__Your instructions__. Among the lines below, keep only those from the one containing "False) | left_only()" through the one containing "before = set(bpy.data.objects)", and reproduce them exactly.

__Data extract__.
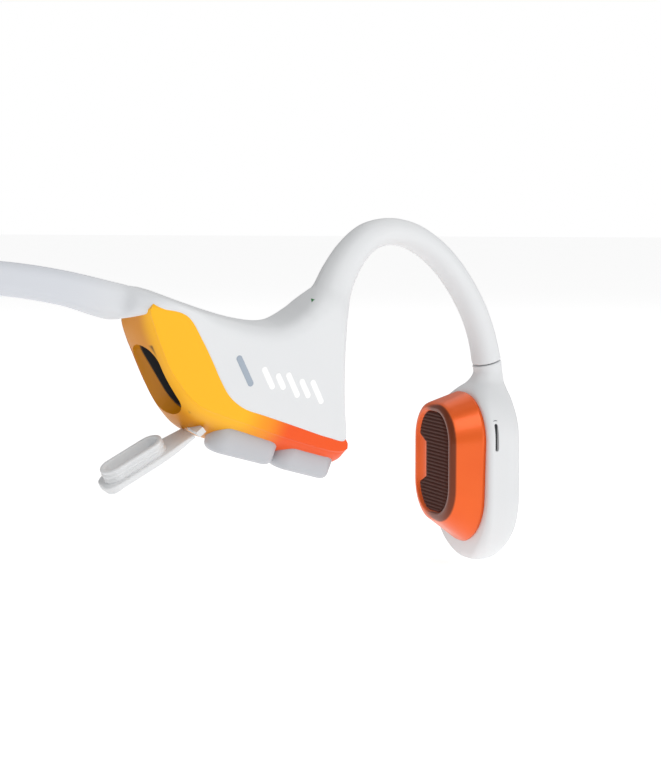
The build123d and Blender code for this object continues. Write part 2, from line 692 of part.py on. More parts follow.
def driver_cap():
    """Tapered cap: seat for the pad in front, a web behind it, and a ledge for the spring plate."""
    web = GRILLE_T + DRIVER_WALL
    cap = cap_body(0, 0, CAP_D) - cap_body(DRIVER_WALL, web, CAP_D)
    cap += slab(Circle(SPRING_R) - Circle(SPRING_R - SPRING_W), -web - LEDGE_D, -web + 0.05) & cap_body(0.4, 0, CAP_D)
    return cap - slab(pad_outline(FIT / 2), -GRILLE_T, 1)


def spring_level():
    """Underside of the cap's ledge, where the spring plate lies."""
    return -(GRILLE_T + DRIVER_WALL + LEDGE_D)


def shell_block(inset, front):
    """The shell's outer shape from a depth behind the pad to its dome, or a smaller one inside it."""
    outline = RectangleRounded(SHELL_W - 2 * inset, SHELL_H - 2 * inset, SHELL_R - inset)
    block = slab(Pos(0, -SHELL_DROP) * outline, -CAP_D - SHELL_D + inset, -front)
    block = fillet(block.edges().group_by(Axis.Z)[0], SHELL_ROUND - inset)
    return fillet(block.edges().group_by(Axis.Z)[-1], SHELL_LIP) if not inset else block


def driver_shell(has_button):
    """White shell behind the cap, with the collar that takes the hook's end."""
    front = CAP_D + SEAL_T
    shell = in_driver(shell_block(0, front))
    u, v, w = COLLAR_LOW
    low = in_driver(Pos(u, v, w) * Rot(90, 0, 0) * Ellipse(*COLLAR_SIZE))
    last = HOOK_FRONT[-1]
    high = Plane(origin=hook_end, x_dir=pad_across, z_dir=(0, 0, -1)) * Ellipse(last[3], last[2])
    shell += loft([high, low])
    shell -= in_driver(shell_block(DRIVER_WALL, front) + slab(mouth_outline(), -front - 2, -front + 1))
    shell = shell - hook_bores() - hook_sleeve(HOOK_FRONT, True, False)
    screen = 2 * (MIC_RIM + FIT)
    shell -= in_driver(mic_block(MIC_L, MIC_W, -1, 4) + mic_block(MIC_L + screen, MIC_W + screen, MIC_LIP, 4))
    if has_button:
        shell -= in_driver(dome_disc(MULTI_R + 0.15, -1, 3))
    return shell


def mouth_outline():
    """Opening of the shell behind the cap."""
    width, height = BASE_W - 2 * DRIVER_WALL, BASE_H - 2 * DRIVER_WALL
    return Pos(0, -CAP_DROP) * RectangleRounded(width, height, BASE_R - DRIVER_WALL)


def cap_gasket():
    """Flat ring between the cap and the shell."""
    outline = Pos(0, -CAP_DROP) * RectangleRounded(BASE_W - 0.4, BASE_H - 0.4, BASE_R - 0.2)
    return slab(outline - mouth_outline(), -CAP_D - SEAL_T, -CAP_D)


def yoke_rim():
    """Level of the yoke's open end."""
    return spring_level() - SPRING_T


def yoke():
    """Soft-iron cup that carries the magnet."""
    rim = yoke_rim()
    cup = slab(Circle(YOKE_R), rim - YOKE_T, rim)
    return cup - slab(Circle(YOKE_R - YOKE_WALL), rim - YOKE_T + YOKE_WALL, rim + 1)


def magnet():
    """Disc magnet on the yoke's floor."""
    low = yoke_rim() - YOKE_T + YOKE_WALL
    return slab(Circle(MAGNET_R), low, low + MAGNET_T)


def pole_plate():
    """Iron plate on the magnet."""
    low = yoke_rim() - YOKE_T + YOKE_WALL + MAGNET_T
    return slab(Circle(MAGNET_R), low, low + POLE_T)


def voice_coil():
    """Coil on its former, hung from the cap's web into the yoke's gap."""
    top = -(GRILLE_T + DRIVER_WALL)
    inner, outer = MAGNET_R + COIL_GAP, YOKE_R - YOKE_WALL - COIL_GAP
    coil = slab(Circle(outer) - Circle(inner), yoke_rim() - COIL_DEEP, top)
    return coil + slab(Circle(outer + 0.8) - Circle(inner), top - COIL_FLANGE, top)


def spring_plate():
    """Thin plate with curved arms between the cap's ledge and the yoke's rim."""
    outer = Circle(SPRING_R) - Circle(SPRING_R - SPRING_W)
    inner = Circle(YOKE_R) - Circle(YOKE_R - SPRING_W)
    plate = outer + inner
    middle = (SPRING_R - SPRING_W + YOKE_R) / 2
    for turn in (30, 150, 270):
        plate += Rot(0, 0, turn) * Pos(middle, 0) * Rectangle(SPRING_R - YOKE_R, SPRING_W)
    return slab(plate, spring_level() - SPRING_T, spring_level())


def mic_block(length, width, near, deep):
    """A block with rounded ends in the shell's side, between two depths below its surface."""
    v, w = MIC_AT
    place = Plane(origin=(SHELL_W / 2 - deep, v, w), x_dir=(0, 1, 0), z_dir=(1, 0, 0)).location
    return place * extrude(capsule(length, width), amount=deep - near)


def mic_mesh():
    """Woven screen behind the microphone slot."""
    return mic_block(MIC_L + 2 * MIC_RIM, MIC_W + 2 * MIC_RIM, MIC_LIP + FIT / 2, MIC_LIP + 0.2)


def microphone():
    """Microphone can on its flexible board, behind the screen."""
    v, w = MIC_AT
    near = MIC_LIP + 0.25
    can = Pos(SHELL_W / 2 - near - 0.5, v, w) * Box(1.0, 3.4, 1.6)
    return can + Pos(SHELL_W / 2 - near - 1.15, v, w) * Box(0.3, 5.4, 1.7)


def dome_disc(radius, near, deep):
    """A disc in the middle of the shell's dome, between two depths below its surface."""
    return Pos(0, -SHELL_DROP) * slab(Circle(radius), -CAP_D - SHELL_D + near, -CAP_D - SHELL_D + deep)


def multi_button():
    """Button in the middle of the left dome, with a flange that keeps it in."""
    return dome_disc(MULTI_R, -BUTTON_PROUD, DRIVER_WALL + 0.5) + dome_disc(
        MULTI_R + 0.7, DRIVER_WALL + FIT / 2, DRIVER_WALL + 0.5
    )


def multi_switch():
    """Dome switch under the button, on a stiffener across the shell."""
    low = DRIVER_WALL + 0.5 + MULTI_TRAVEL + 0.1
    return dome_disc(1.6, low, low + 0.5) + dome_disc(3.6, low + 0.5, low + 0.9)


# ---- Object --------------------------------------------------------------------------------------
def side_nodes(side, has_controls):
    """Pieces that both sides have, built on the right."""
    front_sleeve = hook_sleeve(HOOK_FRONT, True, False) - hook_bores()
    return {
        f"{side}_band_sleeve": band_sleeve() - band_bores(),
        f"{side}_pod_skin": pod_skin(has_controls),
        f"{side}_pod_shell": pod_shell(has_controls),
        f"{side}_pod_chassis": pod_chassis(has_controls),
        f"{side}_hook_sleeve": front_sleeve,
        f"{side}_hook_wire": hook_lead(WIRE_R, CABLE_ASIDE / 2),
        f"{side}_hook_cable": hook_lead(CABLE_R, -CABLE_ASIDE / 2),
        f"{side}_driver_shell": driver_shell(not has_controls),
        f"{side}_driver_cap": in_driver(driver_cap()),
        f"{side}_contact_pad": in_driver(contact_pad()),
        f"{side}_cap_gasket": in_driver(cap_gasket()),
        f"{side}_voice_coil": in_driver(voice_coil()),
        f"{side}_spring_plate": in_driver(spring_plate()),
        f"{side}_magnet": in_driver(magnet()),
        f"{side}_pole_plate": in_driver(pole_plate()),
        f"{side}_yoke": in_driver(yoke()),
        f"{side}_microphone": in_driver(microphone()),
        f"{side}_mic_mesh": in_driver(mic_mesh()),
    }


def controls():
    """Pieces that only the right pod has: light, port, keys and electronics."""
    return {
        "light_lens": in_pod(light_lens()),
        "status_led": in_pod(status_led()),
        "main_board": main_board(),
        "board_chips": board_chips(),
        "port_bezel": in_pod(port_bezel()),
        "usb_socket": in_pod(port_socket()),
        "flap_anchor": in_pod(flap_anchor()),
        "port_flap": in_pod(port_flap()),
        "volume_up_key": in_pod(key(1)),
        "volume_down_key": in_pod(key(0)),
        "key_seal": in_pod(key_seal()),
        "key_board": in_pod(key_board()),
        "key_switches": in_pod(Compound(children=key_switches())),
    }


def left_only():
    """Pieces that only the left side has, built on the right."""
    return {
        "battery": battery(),
        "battery_foam": battery_foam(),
        "link_board": link_board(),
        "multi_button": in_driver(multi_button()),
        "multi_switch": in_driver(multi_switch()),
    }


def build():
    """Every node of the object, with the origin under its middle."""
    nodes = side_nodes("right", True) | controls()
    left = side_nodes("left", False) | left_only()
    nodes |= {name: other_side(shape) for name, shape in left.items()}
    nodes["band_wire"] = band_lead(WIRE_R, BAND_LEAD_UP)
    nodes["band_cable"] = band_lead(CABLE_R, -BAND_LEAD_UP)
    shift = Pos(ground_middle(nodes) * -1)
    return {name: shift * shape for name, shape in nodes.items()}


def ground_middle(nodes):
    """Middle of the bottom of the box round all nodes."""
    boxes = [shape.bounding_box() for shape in nodes.values()]
    low = [min(getattr(box.min, axis) for box in boxes) for axis in "XYZ"]
    high = [max(getattr(box.max, axis) for box in boxes) for axis in "XYZ"]
    return Vector((low[0] + high[0]) / 2, (low[1] + high[1]) / 2, low[2])


def main():
    """Writes one STEP per node."""
    os.makedirs("parts", exist_ok=True)
    for name, shape in build().items():
        export_step(shape, f"parts/{name}.step")


if __name__ == "__main__":
    main()
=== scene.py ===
"""Bone conduction headphones: finished surfaces, materials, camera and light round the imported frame.

Local frames, as in the design:
    pod     (u, v, w) = forwards along the pod, up its face, outwards from the head
    hook    (forwards in the hook's plane, up, across it)
    driver  (u, v, w) = across the contact pad, up, towards the cheek
Sizes in the classes are millimetres in those frames; meshes are in metres in the object's frame.
"""

from __future__ import annotations

import json
import logging
import math
from dataclasses import dataclass, field
from enum import Enum
from typing import Any, Iterable, Sequence

import bmesh
import bpy
import numpy as np
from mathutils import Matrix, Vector
from numpy.typing import NDArray

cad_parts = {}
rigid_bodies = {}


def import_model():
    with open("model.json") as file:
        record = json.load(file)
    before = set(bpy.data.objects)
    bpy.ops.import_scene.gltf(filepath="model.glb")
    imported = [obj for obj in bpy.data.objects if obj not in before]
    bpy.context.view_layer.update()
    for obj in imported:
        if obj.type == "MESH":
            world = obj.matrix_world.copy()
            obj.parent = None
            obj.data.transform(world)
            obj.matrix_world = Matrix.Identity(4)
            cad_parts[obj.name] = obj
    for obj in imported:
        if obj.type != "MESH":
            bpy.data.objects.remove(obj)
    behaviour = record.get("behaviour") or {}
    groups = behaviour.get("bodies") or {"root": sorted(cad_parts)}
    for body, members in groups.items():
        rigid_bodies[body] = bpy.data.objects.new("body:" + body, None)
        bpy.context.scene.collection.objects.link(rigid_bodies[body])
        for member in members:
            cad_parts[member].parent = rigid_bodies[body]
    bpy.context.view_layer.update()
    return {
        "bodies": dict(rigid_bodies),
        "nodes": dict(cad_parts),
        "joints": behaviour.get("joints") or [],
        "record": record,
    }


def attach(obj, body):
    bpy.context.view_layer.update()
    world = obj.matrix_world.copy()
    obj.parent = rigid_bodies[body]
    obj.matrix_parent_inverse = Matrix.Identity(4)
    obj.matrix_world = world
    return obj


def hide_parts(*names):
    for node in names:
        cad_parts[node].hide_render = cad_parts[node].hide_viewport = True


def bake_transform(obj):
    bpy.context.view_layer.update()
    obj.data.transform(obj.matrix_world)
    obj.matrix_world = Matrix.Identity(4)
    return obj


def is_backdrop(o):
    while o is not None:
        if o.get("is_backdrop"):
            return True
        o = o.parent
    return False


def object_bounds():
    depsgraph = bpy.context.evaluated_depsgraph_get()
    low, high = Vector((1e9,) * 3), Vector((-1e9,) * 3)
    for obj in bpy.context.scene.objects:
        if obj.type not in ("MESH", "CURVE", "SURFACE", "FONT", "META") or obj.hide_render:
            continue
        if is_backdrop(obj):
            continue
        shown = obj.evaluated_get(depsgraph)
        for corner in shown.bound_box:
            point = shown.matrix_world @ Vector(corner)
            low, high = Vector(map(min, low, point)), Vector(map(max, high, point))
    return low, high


Array = NDArray[np.float64]
MM = 0.001
LOG = logging.getLogger("headphones")


class Side(Enum):
    """The wearer's two sides; the value is the sign of X."""

    RIGHT = 1
    LEFT = -1

    @property
    def word(self) -> str:
        """Prefix of this side's nodes."""
        return self.name.lower()


# ---- Places ------------------------------------------------------------------------------------------
@dataclass(frozen=True)
class Place:
    """A local frame: an origin in metres and three unit axes as rows."""

    origin: Array
    axes: Array

    def out(self, points: Array) -> Array:
        """Moves local millimetres to the object's frame.

        Args:
            points: Array whose last axis holds (u, v, w) in millimetres.

        Returns:
            The same array in metres in the object's frame.
        """
        return self.origin + (np.asarray(points, float) * MM) @ self.axes

    def turned(self, points: Array) -> Array:
        """Turns local directions to the object's frame without moving them."""
        return np.asarray(points, float) @ self.axes


def unit(vector: Sequence[float]) -> Array:
    """A vector of length one."""
    array = np.asarray(vector, float)
    return array / np.linalg.norm(array)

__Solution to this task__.
    left = side_nodes("left", False) | left_only()
    nodes |= {name: other_side(shape) for name, shape in left.items()}
    nodes["band_wire"] = band_lead(WIRE_R, BAND_LEAD_UP)
    nodes["band_cable"] = band_lead(CABLE_R, -BAND_LEAD_UP)
    shift = Pos(ground_middle(nodes) * -1)
    return {name: shift * shape for name, shape in nodes.items()}


def ground_middle(nodes):
    """Middle of the bottom of the box round all nodes."""
    boxes = [shape.bounding_box() for shape in nodes.values()]
    low = [min(getattr(box.min, axis) for box in boxes) for axis in "XYZ"]
    high = [max(getattr(box.max, axis) for box in boxes) for axis in "XYZ"]
    return Vector((low[0] + high[0]) / 2, (low[1] + high[1]) / 2, low[2])


def main():
    """Writes one STEP per node."""
    os.makedirs("parts", exist_ok=True)
    for name, shape in build().items():
        export_step(shape, f"parts/{name}.step")


if __name__ == "__main__":
    main()
=== scene.py ===
"""Bone conduction headphones: finished surfaces, materials, camera and light round the imported frame.

Local frames, as in the design:
    pod     (u, v, w) = forwards along the pod, up its face, outwards from the head
    hook    (forwards in the hook's plane, up, across it)
    driver  (u, v, w) = across the contact pad, up, towards the cheek
Sizes in the classes are millimetres in those frames; meshes are in metres in the object's frame.
"""

from __future__ import annotations

import json
import logging
import math
from dataclasses import dataclass, field
from enum import Enum
from typing import Any, Iterable, Sequence

import bmesh
import bpy
import numpy as np
from mathutils import Matrix, Vector
from numpy.typing import NDArray

cad_parts = {}
rigid_bodies = {}


def import_model():
    with open("model.json") as file:
        record = json.load(file)
    before = set(bpy.data.objects)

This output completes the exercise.